With rare exception, it’s hard to place an old dog. They come with bad hips, failing eyesight, poor hearing, incontinence issues, high vet bills, and short lifespans to share with their new owners. There is a certain heroism involved in what we call foster/adoption hospice; you are taking the animal in knowing that the remains of his time with you are short, and things like pain management and death will need to be addressed in the very near, sometimes immediate future. But for those who take on the challenge, it can be very rewarding; loving and comforting an animal in it’s golden years, it’s last few months, it’s final days.

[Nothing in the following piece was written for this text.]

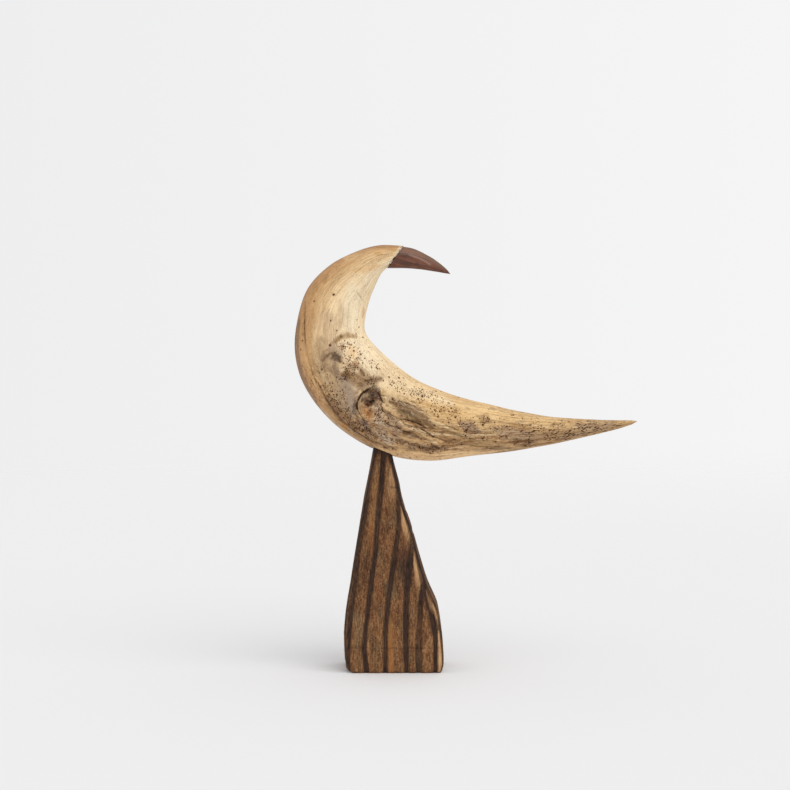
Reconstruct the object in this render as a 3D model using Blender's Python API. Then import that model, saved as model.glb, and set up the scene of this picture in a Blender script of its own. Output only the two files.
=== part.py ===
"""Driftwood bird on a scorched softwood plinth.

Units are metres with +Z up. The origin is the centre of the plinth's flat underside. The bird's beak
and tail point to +X, and the side that is looked at is -Y.

Five pieces are made: the driftwood body, the hardwood beak, the dowel that joins the two, the wedge
plinth, and the steel pin that stands in the plinth and carries the bird. The bird lifts straight up
off the pin.
"""
import math

import bmesh
import bpy
import numpy as np
from mathutils import Matrix, Vector

MM = 0.001

# ---- Driving dimensions, in millimetres ----------------------------------------------------------

# Sections across the bird, from the cut face at the head, down the neck, round the breast and out to
# the tail: outer edge x and z, inner edge x and z, and half the thickness from front to back.
BIRD_SECTIONS = (
    (5.0, 297.6, -6.4, 282.0, 7.2),
    (-12.0, 297.8, -10.2, 277.0, 10.0),
    (-28.5, 293.0, -14.2, 268.6, 13.0),
    (-46.0, 283.6, -17.8, 259.2, 15.2),
    (-60.6, 268.4, -20.4, 248.8, 16.6),
    (-67.6, 249.0, -21.2, 240.0, 17.8),
    (-70.3, 227.6, -18.4, 233.0, 19.6),
    (-66.6, 206.6, -13.2, 227.0, 21.8),
    (-56.2, 187.8, -6.2, 220.0, 23.6),
    (-40.6, 171.2, 3.6, 211.8, 24.6),
    (-20.6, 157.8, 15.6, 203.6, 24.8),
    (1.6, 149.4, 30.0, 197.0, 24.0),
    (26.0, 146.8, 47.0, 191.2, 22.4),
    (52.0, 150.0, 67.0, 186.2, 20.0),
    (80.0, 153.2, 89.0, 181.2, 16.8),
    (108.0, 158.0, 112.0, 177.4, 13.0),
    (134.0, 163.6, 136.0, 176.0, 8.8),
    (155.0, 168.8, 155.6, 175.3, 4.8),
    (166.0, 172.2, 166.2, 175.2, 2.2),
)
TAIL_TIP = (170.2, 174.6)
STEPS_BETWEEN_SECTIONS = 3
POINTS_ROUND_BIRD = 32
ROUNDNESS = 2.25  # 2 is an ellipse, more is squarer

# The plinth: height, left edge, right edge and half depth of its slab, from the base upwards.
PLINTH_ROWS = (
    (0.0, -34.2, 34.2, 24.0),
    (12.0, -35.4, 34.2, 24.0),
    (29.0, -35.9, 33.0, 23.0),
    (50.0, -33.9, 28.2, 20.6),
    (80.0, -28.7, 17.4, 16.8),
    (115.0, -23.0, 7.5, 12.8),
    (142.0, -17.9, 0.0, 9.8),
    (162.0, -14.2, -4.6, 8.0),
)
PLINTH_EDGE = 2.4  # how far the plinth's edges are worn round

# The seat is the flat on which the bird rests. It follows the belly, down towards the tail, and its
# shallow upright recess in the belly keeps the bird from turning.
SEAT_CENTRE = (-8.8, 154.7)
SEAT_SLOPE_DEG = 21.8
SEAT_RECESS = (-16.7, -1.2, 9.7)  # left wall, right wall and half depth

PIN_DIAMETER = 5.0
PIN_LENGTH = 78.0
PIN_IN_PLINTH = 42.0
PIN_CHAMFER = 0.5

# The beak: top x and z, bottom x and z, and half the thickness, from its back face to its point.
BEAK_SECTIONS = (
    (5.4, 297.0, -5.6, 281.9, 6.8),
    (13.4, 295.2, 8.0, 281.9, 6.4),
    (22.4, 290.9, 19.0, 280.9, 4.9),
    (30.6, 285.7, 28.4, 279.4, 3.1),
    (36.2, 281.0, 35.2, 278.2, 1.3),
)
BEAK_POINT = (39.0, 277.6)
# Corners of the carved section: along the height (1 is the top), and along the thickness.
BEAK_CORNERS = (
    (1.0, 0.22),
    (0.42, 0.86),
    (-0.50, 0.96),
    (-1.0, 0.40),
)

DOWEL_DIAMETER = 4.0
DOWEL_LENGTH = 22.0
DOWEL_TILT_DEG = -8.0
DOWEL_CENTRE = (0.4, 289.4)
DOWEL_CHAMFER = 0.4

GAP = 0.3  # room left between a piece and its neighbour
CUTTER_REACH = 60.0
ROUND_SIDES = 28


def bird_edges():
    """Return the smooth sections of the bird: centres, half-height vectors and half thicknesses."""
    rows = np.array(BIRD_SECTIONS)
    before = 2.0 * rows[0] - rows[1]
    after = 2.0 * rows[-1] - rows[-2]
    knots = np.vstack((before, rows, after))
    t = np.arange(STEPS_BETWEEN_SECTIONS)[:, None] / STEPS_BETWEEN_SECTIONS
    spans = [smooth_span(knots[i:i + 4], t) for i in range(len(rows) - 1)]
    smooth = np.vstack(spans + [rows[-1:]])
    outer, inner, depth = smooth[:, 0:2], smooth[:, 2:4], smooth[:, 4]
    return (outer + inner) / 2.0, (outer - inner) / 2.0, depth


def smooth_span(knots, t):
    """Pass a Catmull-Rom curve from the second of four knots to the third, at the values t."""
    a, b, c, d = knots
    return 0.5 * (2 * b + (c - a) * t + (2 * a - 5 * b + 4 * c - d) * t**2
                  + (3 * b - a - 3 * c + d) * t**3)


def bird_rings():
    """Return the bird's rings of points, each a rounded section across its height and thickness."""
    centres, heights, depths = bird_edges()
    turn = 2.0 * math.pi * np.arange(POINTS_ROUND_BIRD) / POINTS_ROUND_BIRD
    across = np.sign(np.cos(turn)) * np.abs(np.cos(turn)) ** (2.0 / ROUNDNESS)
    through = np.sign(np.sin(turn)) * np.abs(np.sin(turn)) ** (2.0 / ROUNDNESS)
    rings = []
    for centre, height, depth in zip(centres, heights, depths):
        xz = centre + across[:, None] * height
        rings.append([Vector((x, y, z)) for (x, z), y in zip(xz, through * depth)])
    return rings


def beak_rings():
    """Return the beak's rings of corners, with the same flat facets from the back to the point."""
    side = list(BEAK_CORNERS)
    corners = side + [(up, -out) for up, out in reversed(side)]
    rings = []
    for top_x, top_z, low_x, low_z, half in BEAK_SECTIONS:
        middle = Vector(((top_x + low_x) / 2.0, 0.0, (top_z + low_z) / 2.0))
        reach = Vector(((top_x - low_x) / 2.0, 0.0, (top_z - low_z) / 2.0))
        rings.append([middle + reach * up + Vector((0.0, half * out, 0.0)) for up, out in corners])
    return rings


def plinth_rings():
    """Return the plinth's rings of four corners, from the base upwards."""
    return [
        [Vector((left, -half, z)), Vector((right, -half, z)),
         Vector((right, half, z)), Vector((left, half, z))]
        for z, left, right, half in PLINTH_ROWS
    ]


def loft(name, rings, point=None):
    """Join rings of points, in millimetres, into one closed mesh, ending in a point if one is given."""
    bm = bmesh.new()
    loops = [[bm.verts.new(co * MM) for co in ring] for ring in rings]
    count = len(loops[0])
    for low, high in zip(loops, loops[1:]):
        for i in range(count):
            j = (i + 1) % count
            bm.faces.new((low[i], low[j], high[j], high[i]))
    bm.faces.new(loops[0])
    if point is None:
        bm.faces.new(loops[-1])
    else:
        tip = bm.verts.new(Vector((point[0], 0.0, point[1])) * MM)
        for i in range(count):
            bm.faces.new((loops[-1][i], loops[-1][(i + 1) % count], tip))
    bmesh.ops.recalc_face_normals(bm, faces=bm.faces)
    mesh = bpy.data.meshes.new(name)
    bm.to_mesh(mesh)
    bm.free()
    return mesh


def rod(name, diameter, length, chamfer=0.0):
    """Make a round rod along Z, centred on its middle, with its ends chamfered."""
    bm = bmesh.new()
    bmesh.ops.create_cone(bm, cap_ends=True, segments=ROUND_SIDES, radius1=diameter / 2.0 * MM,
                          radius2=diameter / 2.0 * MM, depth=length * MM)
    if chamfer:
        rims = [edge for edge in bm.edges if abs(edge.verts[0].co.z - edge.verts[1].co.z) < MM]
        bmesh.ops.bevel(bm, geom=rims, offset=chamfer * MM, segments=1, affect='EDGES')
    mesh = bpy.data.meshes.new(name)
    bm.to_mesh(mesh)
    bm.free()
    return mesh


def finish(name, colour, roughness, metallic=0.0):
    """Make a plain material for one piece."""
    material = bpy.data.materials.new(name)
    material.use_nodes = True
    shader = material.node_tree.nodes["Principled BSDF"]
    shader.inputs["Base Color"].default_value = (*colour, 1.0)
    shader.inputs["Roughness"].default_value = roughness
    shader.inputs["Metallic"].default_value = metallic
    return material


def group(name, place):
    """Make an empty that carries the pieces which move together."""
    empty = bpy.data.objects.new(name, None)
    empty.empty_display_size = 0.02
    empty.location = place
    bpy.context.collection.objects.link(empty)
    return empty


def piece(name, mesh, material, parent, place=None):
    """Put a mesh into the scene under its group. One without a place is already drawn in place."""
    obj = bpy.data.objects.new(name, mesh)
    bpy.context.collection.objects.link(obj)
    obj.parent = parent
    if place is None:
        mesh.transform(Matrix.Translation(-parent.location))
    else:
        obj.matrix_local = Matrix.Translation(-parent.location) @ place
    mesh.materials.append(material)
    return obj


def cutter(name, mesh, matrix):
    """Make a body that only cuts others."""
    obj = bpy.data.objects.new(name, mesh)
    bpy.context.collection.objects.link(obj)
    obj.matrix_world = matrix
    obj.hide_render = True
    obj.display_type = 'WIRE'
    return obj


def cut(obj, tool):
    """Cut a tool's shape out of a piece."""
    modifier = obj.modifiers.new(tool.name, 'BOOLEAN')
    modifier.operation = 'DIFFERENCE'
    modifier.solver = 'EXACT'
    modifier.object = tool


def soften(obj, angle_deg):
    """Shade a piece smooth, with its edges sharp past an angle."""
    obj.data.shade_smooth()
    obj.data.set_sharp_from_angle(angle=math.radians(angle_deg))


def seat_block(name, left, right, half, far_z, lift):
    """Make an upright block from a height far_z to the seat, whose sloping end is lifted off it."""
    slope = math.tan(math.radians(SEAT_SLOPE_DEG))
    ends = []
    for x in (left, right):
        on_seat = SEAT_CENTRE[1] - slope * (x - SEAT_CENTRE[0]) + lift
        ends.append([Vector((x, -half, far_z)), Vector((x, half, far_z)),
                     Vector((x, half, on_seat)), Vector((x, -half, on_seat))])
    return loft(name, ends)


def build():
    """Build the five pieces."""
    for old in list(bpy.data.objects):
        bpy.data.objects.remove(old, do_unlink=True)

    driftwood = finish("driftwood", (0.60, 0.43, 0.25), 0.55)
    hardwood = finish("dark_hardwood", (0.16, 0.07, 0.045), 0.42)
    beech = finish("beech_dowel", (0.62, 0.42, 0.24), 0.60)
    scorched = finish("scorched_softwood", (0.19, 0.095, 0.045), 0.70)
    steel = finish("bright_steel", (0.56, 0.57, 0.58), 0.30, metallic=1.0)

    pin_bottom = SEAT_CENTRE[1] - PIN_IN_PLINTH
    pin_centre = Vector((SEAT_CENTRE[0], 0.0, pin_bottom + PIN_LENGTH / 2.0)) * MM
    pin_place = Matrix.Translation(pin_centre)
    dowel_centre = Vector((DOWEL_CENTRE[0], 0.0, DOWEL_CENTRE[1])) * MM
    dowel_turn = Matrix.Rotation(math.radians(90.0 - DOWEL_TILT_DEG), 4, 'Y')
    dowel_place = Matrix.Translation(dowel_centre) @ dowel_turn

    pin_bore = cutter("cut_pin_bore", rod("cut_pin_bore", PIN_DIAMETER + 2 * GAP, PIN_LENGTH + 2 * GAP),
                      pin_place)
    dowel_bore = cutter("cut_dowel_bore",
                        rod("cut_dowel_bore", DOWEL_DIAMETER + 2 * GAP, DOWEL_LENGTH + 2 * GAP),
                        dowel_place)
    here = Matrix.Identity(4)
    above_seat = cutter("cut_above_seat",
                        seat_block("cut_above_seat", -CUTTER_REACH, CUTTER_REACH, CUTTER_REACH,
                                   SEAT_CENTRE[1] + CUTTER_REACH, -GAP / 2.0), here)
    seat_recess = cutter("cut_seat_recess",
                         seat_block("cut_seat_recess", *SEAT_RECESS,
                                    SEAT_CENTRE[1] - CUTTER_REACH, GAP / 2.0), here)

    stand = group("stand", Vector((0.0, 0.0, 0.0)))
    bird = group("bird", Vector((SEAT_CENTRE[0], 0.0, SEAT_CENTRE[1])) * MM)

    plinth = piece("plinth", loft("plinth", plinth_rings()), scorched, stand)
    worn = plinth.modifiers.new("worn_edges", 'BEVEL')
    worn.width = PLINTH_EDGE * MM
    worn.segments = 3
    worn.limit_method = 'ANGLE'
    worn.angle_limit = math.radians(50.0)
    cut(plinth, above_seat)
    cut(plinth, pin_bore)
    soften(plinth, 40.0)

    pin = piece("mounting_pin", rod("mounting_pin", PIN_DIAMETER, PIN_LENGTH, PIN_CHAMFER), steel,
                stand, pin_place)
    soften(pin, 30.0)

    body = piece("bird_body", loft("bird_body", bird_rings(), TAIL_TIP), driftwood, bird)
    cut(body, seat_recess)
    cut(body, pin_bore)
    cut(body, dowel_bore)
    soften(body, 40.0)

    beak = piece("beak", loft("beak", beak_rings(), BEAK_POINT), hardwood, bird)
    cut(beak, dowel_bore)

    dowel = piece("beak_dowel", rod("beak_dowel", DOWEL_DIAMETER, DOWEL_LENGTH, DOWEL_CHAMFER), beech,
                  bird, dowel_place)
    soften(dowel, 30.0)


build()
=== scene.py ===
"""The finished looks of a driftwood bird on a scorched softwood plinth.

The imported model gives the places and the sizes. This script builds the visible surfaces round it:
the weathered driftwood with its knots, cracks and beetle holes, the carved beak, the brushed and
scorched plinth, the steel pin and the beech dowel, and then the floor, the light and the camera.

Lengths inside the script are millimetres, in the model's own frame, and become metres when a mesh is
made. The bird's beak and tail point to +X, and the side that is looked at is -Y.
"""
import enum
import itertools
import logging
import math
from dataclasses import dataclass, field
from typing import Any, Sequence

import bpy
import numpy as np
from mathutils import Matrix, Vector


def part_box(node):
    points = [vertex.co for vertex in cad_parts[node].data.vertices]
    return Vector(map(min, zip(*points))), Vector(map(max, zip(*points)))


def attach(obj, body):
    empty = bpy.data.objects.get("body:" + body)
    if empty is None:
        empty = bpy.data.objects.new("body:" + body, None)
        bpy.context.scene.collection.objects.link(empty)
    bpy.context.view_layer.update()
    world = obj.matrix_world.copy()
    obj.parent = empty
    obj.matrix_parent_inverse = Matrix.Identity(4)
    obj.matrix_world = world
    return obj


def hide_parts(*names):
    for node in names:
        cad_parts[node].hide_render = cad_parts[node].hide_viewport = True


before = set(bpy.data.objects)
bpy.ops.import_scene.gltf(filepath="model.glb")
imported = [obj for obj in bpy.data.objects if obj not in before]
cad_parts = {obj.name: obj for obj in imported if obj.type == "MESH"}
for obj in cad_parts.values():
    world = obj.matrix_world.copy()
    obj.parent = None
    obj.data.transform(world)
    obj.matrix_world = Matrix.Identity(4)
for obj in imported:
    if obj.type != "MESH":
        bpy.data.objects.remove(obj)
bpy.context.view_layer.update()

MM = 0.001
Array = np.ndarray
Point = tuple[float, float]
log = logging.getLogger("driftwood_bird")


# ---- Numbers and curves --------------------------------------------------------------------------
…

No animal deserves to endure this final, most delicate stage of life in a kennel at a shelter, or in boarding at a rescue. Even if it’s only a week of spoiling with cheeseburger dinners and slow short walks in the woods followed by a peaceful goodbye at a vet’s office, it takes a very special person to be strong enough to give these gifts.

Papa came to us a stray. His eyes are cloudy, and he’s pretty much deaf. His back legs wobble when he walks, his coat is dull, his back is bony,
his belly sags a little. The person who found him wandering alone swore they would adopt him if the owners weren’t found (a common sentiment among finders), but they decided not to (another common sentiment 5 days later among finders). Someone did adopt him, and we celebrated! He was returned within a week because they realized he would need vet care. Our hearts broke again.

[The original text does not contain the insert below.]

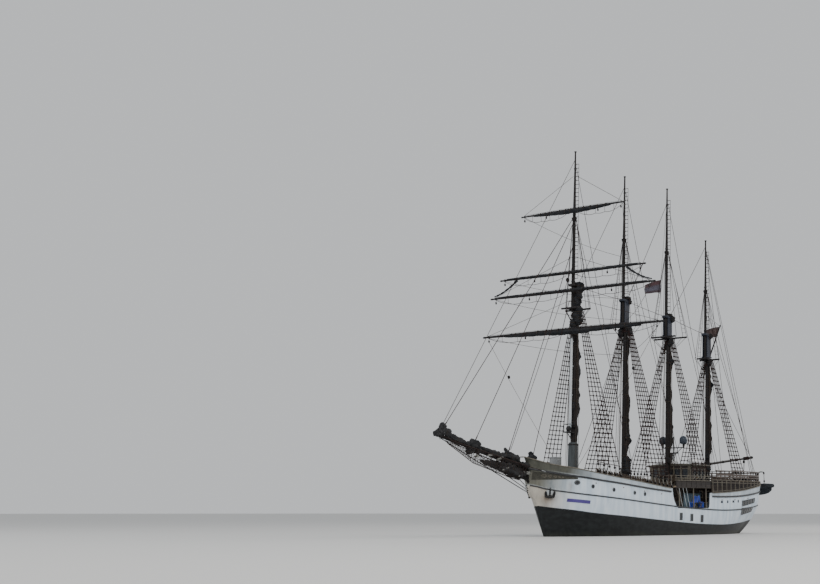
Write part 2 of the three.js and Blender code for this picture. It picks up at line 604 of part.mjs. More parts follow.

Papa gets exited when he sees us. He knows his routine, and does very well with it. The staff loves on him, the volunteers load him with cookies, the officers save the best donations for him, like the cannoli from the dog bakery that I’m sure we could have easily convinced a human to eat, that’s how fancy it was. He follows you around playfully outside, and gives kisses with gentle enthusiasm. He howled a little when he first came to us, but since has never barked, growled, or shown a dislike towards anyone or anything. If you are seen carrying him somewhere, you’ll be stopped at least three times by someone asking if he’s getting adopted. Our hearts break a little when the answer is no, because we know him, how amazing this little senior citizen is. We won’t give up hope.

And that, in our world, is sometimes as close to a win as we can get. It’s not a fairy tale ending, it’s not a pot of gold rainbow finish. But if this is as good as it gets for little man, if this is the best we can do for him, it’s success. As long as he continues to show us that he is coping with his situation well, we will keep on loving him and looking for a good final home. We may never find it; a few of us are silently aware that we may already BE it. For now he has a roof over his head, good food, fresh water, and many, many people that love and dote on him daily; I’ve seen owned dogs in the field on patrols that don’t have it that good.

Papa’s life may not be a fairy tale, may not be perfect by some people’s definition. But he is no longer wandering the street alone, cowering from the rain, searching for something familiar, searching for family. He has a devoted family in us, and we are the lucky ones, blessed with souls like him to care for and love when no one else will.